The head coach will have to cope with a new level of pressure thereafter: maybe not from an adoring fanbase but certainly from a board and outside world alike. The fear would be a reversion to more familiar times, when campaigns which yielded silverware were not always deemed acceptable, and a trophyless season was generally considered unforgiveable.

Perhaps Lampard will thrive, as, in truth, he has in virtually every aspect since returning to Stamford Bridge in the summer. Nothing has fazed him yet. He has integrated the youth-team graduates, and coaxed more consistent displays from senior personnel such as Mateo Kovacic and Jorginho alike. He has preached realism from the outset, and known when to play on the restrictions under which he is operating, or raise the prospect of timely additions.

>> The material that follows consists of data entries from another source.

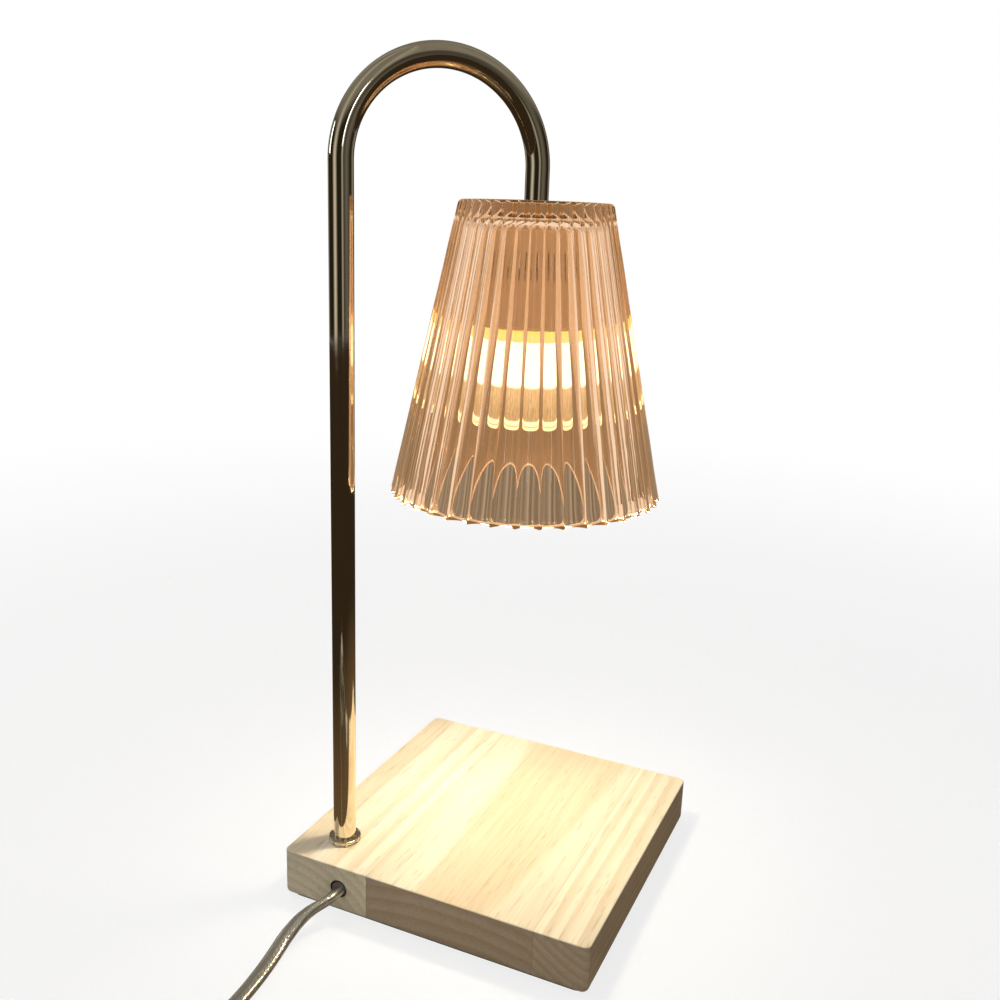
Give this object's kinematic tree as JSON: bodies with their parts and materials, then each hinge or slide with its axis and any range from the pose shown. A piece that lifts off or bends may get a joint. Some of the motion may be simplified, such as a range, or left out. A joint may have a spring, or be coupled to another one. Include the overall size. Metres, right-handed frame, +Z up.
{
  "type": "candle warmer lamp",
  "caption": "Table lamp that melts a candle from above: wooden base, bent tube arm, fluted glass shade round a twist-lock bulb, cord with rotary dimmer.",
  "frame": {"origin": "middle of the square base's underside, on the surface that the lamp stands on", "axes": "+Z up; +X along the board's front edge; the front face, with the cord hole, looks to -Y; the arm crosses the board's diagonal from the -X -Y corner"},
  "size_m": [0.1659, 0.3904, 0.3639],
  "materials": {
    "oiled_hardwood": "edge-glued pale hardwood, oiled, fine open grain along Y",
    "foam": "closed-cell foam sheet, matte",
    "polished_bronze": "polished and lacquered bronze-gold plating, near mirror",
    "zinc_steel": "bright zinc-plated steel",
    "clear_cord": "clear PVC over tinned copper strands, soft gloss",
    "nylon": "natural nylon",
    "silicone_sleeve": "glass-fibre and silicone sleeve",
    "amber_glass": "thick pressed amber glass, fluted outside, polished",
    "silicone": "translucent silicone rubber",
    "holder_brass": "spun metal, warm brass lacquer, satin",
    "ceramic": "glazed off-white steatite ceramic",
    "contact_brass": "spring brass strip",
    "tie_band": "black wire tie, matte",
    "dimmer_plastic": "off-white moulded housing, fine satin texture",
    "circuit_board": "green laminate",
    "control_plastic": "dark moulded body of the rotary control",
    "wheel_plastic": "dark grey knurled wheel",
    "relief_rubber": "soft pale PVC, grooved",
    "plug_plastic": "moulded translucent-white PVC",
    "nickel_brass": "nickel-plated brass",
    "lamp_glass": "pressed lamp glass, mirror-coated inside",
    "lens_glass": "clear front glass",
    "cap_ceramic": "white ceramic cap",
    "capsule_glass": "clear quartz capsule"
  },
  "bodies": {
    "lamp": {"base_board": "oiled_hardwood", "base_pad": "foam", "pole_collar": "polished_bronze", "foot_washer": "zinc_steel", "foot_lock_washer": "zinc_steel", "foot_nut": "zinc_steel", "cord_entry": "clear_cord", "cord_cores": "clear_cord", "splice_sleeves": "nylon", "cord_clamp": "nylon", "clamp_screws": "zinc_steel", "arm_tube": "polished_bronze", "lamp_leads": "silicone_sleeve", "glass_shade": "amber_glass", "top_gasket": "silicone", "top_ring_nut": "polished_bronze", "lower_gasket": "silicone", "holder_cup": "holder_brass", "holder_bracket": "zinc_steel", "bracket_screws": "zinc_steel", "holder_nut": "zinc_steel", "lamp_holder": "ceramic", "holder_contacts": "contact_brass", "cord_feed": "clear_cord", "cord_link": "clear_cord", "cord_coil": "clear_cord", "cord_tail": "clear_cord", "cord_tie": "tie_band", "dimmer_lower_cover": "dimmer_plastic", "dimmer_upper_cover": "dimmer_plastic", "dimmer_screws": "zinc_steel", "dimmer_board": "circuit_board", "dimmer_pot": "control_plastic", "dimmer_reliefs": "relief_rubber", "plug_body": "plug_plastic", "plug_blades": "nickel_brass"},
    "bulb": {"bulb_reflector": "lamp_glass", "bulb_lens": "lens_glass", "bulb_cap": "cap_ceramic", "bulb_pins": "nickel_brass", "bulb_capsule": "capsule_glass"},
    "dimmer_wheel": {"dimmer_wheel": "wheel_plastic"}
  },
  "joints": [
    {"name": "bulb_twist", "type": "hinge", "parent": "lamp", "child": "bulb", "pos_m": [0.00466, 0.00466, 0.25], "axis": [0, 0, -1], "range_deg": [0, 45]},
    {"name": "dimmer_turn", "type": "hinge", "parent": "lamp", "child": "dimmer_wheel", "pos_m": [0.00746, -0.29731, 0.0095], "axis": [0, 0, 1], "range_deg": [0, 270]}
  ]
}
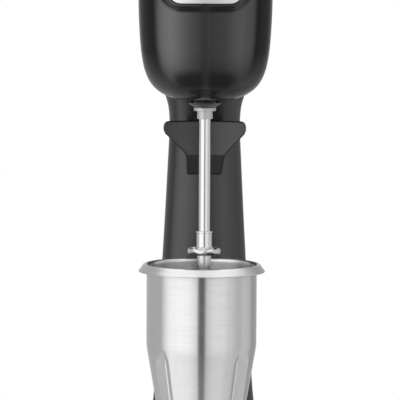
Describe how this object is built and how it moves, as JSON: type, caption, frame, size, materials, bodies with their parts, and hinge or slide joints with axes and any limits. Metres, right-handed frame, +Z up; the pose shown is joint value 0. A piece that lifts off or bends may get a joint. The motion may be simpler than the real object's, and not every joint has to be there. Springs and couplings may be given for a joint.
{
  "type": "milkshake mixer",
  "caption": "Single-spindle milkshake mixer: motor head on a column and pebble-shaped base, spindle with agitators, cup hook with sensing button, and a steel mixing cup.",
  "frame": {"origin": "on the floor under the middle of the base", "axes": "+Z up, front (spindle and cup side) towards -Y, +X to the right seen from the front"},
  "size_m": [0.1704, 0.2551, 0.49],
  "materials": {
    "black_moulding": "satin black coating",
    "hook_moulding": "fine matte",
    "plate_metal": "brushed, blank",
    "zinc_steel": "zinc plated",
    "black_steel": "black oxide",
    "dark_plastic": "matte",
    "rocker_plastic": "gloss",
    "bottom_steel": "powder coated",
    "foot_rubber": "matte",
    "cord_rubber": "smooth",
    "slinger_rubber": "smooth",
    "brass": "plain",
    "cast_aluminium": "die cast",
    "lamination_steel": "stacked sheet",
    "copper_wire": "enamelled winding",
    "copper_bar": "turned",
    "bearing_steel": "ground",
    "carbon": "sintered",
    "capacitor_plastic": "gloss",
    "lead_insulation": "smooth",
    "fan_plastic": "moulded",
    "polished_steel": "polished",
    "agitator_steel": "tumbled",
    "cup_steel": "spun and brushed"
  },
  "bodies": {
    "frame": {"stand_shell": "black_moulding", "column_rear_cover": "black_moulding", "head_shell": "black_moulding", "head_cap": "black_moulding", "name_plate": "plate_metal", "cup_hook": "hook_moulding", "cup_hook_screws": "zinc_steel", "sensor_bracket": "zinc_steel", "sensor_spring": "zinc_steel", "microswitch": "dark_plastic", "speed_switch_body": "dark_plastic", "base_plate": "bottom_steel", "rubber_feet": "foot_rubber", "base_plate_screws": "zinc_steel", "neck_screws": "zinc_steel", "rear_cover_screws": "black_steel", "strain_relief": "cord_rubber", "power_cord": "cord_rubber", "plug_body": "cord_rubber", "plug_pins": "brass", "shaft_seal": "slinger_rubber", "motor_mount_plate": "cast_aluminium", "motor_rubber_mounts": "foot_rubber", "motor_mount_screws": "zinc_steel", "field_core": "lamination_steel", "field_coils": "copper_wire", "motor_top_bracket": "cast_aluminium", "motor_tie_bolts": "zinc_steel", "lower_bearing_outer_ring": "bearing_steel", "upper_bearing_outer_ring": "bearing_steel", "brush_holders": "brass", "carbon_brushes": "carbon", "brush_springs": "zinc_steel", "suppression_capacitor": "capacitor_plastic", "wiring_leads": "lead_insulation"},
    "spindle": {"motor_shaft": "bearing_steel", "lower_bearing_inner_ring": "bearing_steel", "lower_bearing_balls": "bearing_steel", "upper_bearing_inner_ring": "bearing_steel", "upper_bearing_balls": "bearing_steel", "cooling_fan": "fan_plastic", "armature_core": "lamination_steel", "armature_windings": "copper_wire", "commutator": "copper_bar", "splash_slinger": "slinger_rubber", "spindle_collar": "polished_steel", "collar_grub_screws": "black_steel", "spindle_shaft": "polished_steel", "agitator_sleeve": "polished_steel", "upper_agitator": "agitator_steel", "agitator_spacer": "polished_steel", "lower_agitator": "agitator_steel", "agitator_nut": "polished_steel"},
    "cup_body": {"cup": "cup_steel"},
    "rocker": {"speed_rocker": "rocker_plastic"},
    "button": {"sensor_button": "hook_moulding"},
    "switch_lever": {"microswitch_lever": "zinc_steel"}
  },
  "joints": [
    {"name": "spindle_spin", "type": "hinge", "parent": "frame", "child": "spindle", "pos_m": [0, -0.034, 0.3], "axis": [0, 0, 1], "continuous": true},
    {"name": "cup_lift", "type": "slide", "parent": "frame", "child": "cup_body", "axis": [0, 0, 1], "range_m": [0, 0.1225]},
    {"name": "speed_rocker_tilt", "type": "hinge", "parent": "frame", "child": "rocker", "pos_m": [0.0534, -0.008, 0.434], "axis": [0, 1, 0], "range_deg": [-9, 9]},
    {"name": "button_press", "type": "slide", "parent": "frame", "child": "button", "axis": [0, 1, 0], "range_m": [0, 0.003], "stiffness_N_per_m": 400, "springref_m": -0.001, "deforming": ["sensor_spring"]},
    {"name": "lever_swing", "type": "hinge", "parent": "frame", "child": "switch_lever", "pos_m": [0, 0.0505, 0.275], "axis": [1, 0, 0], "range_deg": [-12, 0]}
  ],
  "couplings": [
    {"joint": "lever_swing", "follows": "button_press", "rad_per_m": -61}
  ]
}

Back when Chelsea’s results were less impressive at the start of his tenure, he had been quick to point to his inability to “bring in any players to help try and push the way I’m thinking”. Of late, he has sought to deflect calls from some quarters for the club to continue to steer clear of the market. “We’re on a good run, though, aren’t we? Of course, some players have come in and shown, with the opportunities they’ve been given, that they can play well. But we are getting results at the moment, which is why the fans are happy.”

That suggested he is braced for trickier times. When youthful exuberance dips, inconsistency kicks in. Steadier, more seasoned personnel might be needed to hoist the side back on track. Deep down he must wonder, too, if Chelsea’s willingness to embrace long-termism will be retained quite so readily once the transfer ban is curtailed, whether in January or the summer. And experienced signings, if shrewdly integrated, would be a quicker route to the silverware this club craves. Tricky decisions lie ahead, whether in mid-winter or the summer.

Regardless, he will await news from Lausanne’s Avenue de Beaumont with interest. The appeal will be heard at CAS on Wednesday, and the decision relayed next month. Whatever the outcome, the environment in which he has been operating is soon going to change.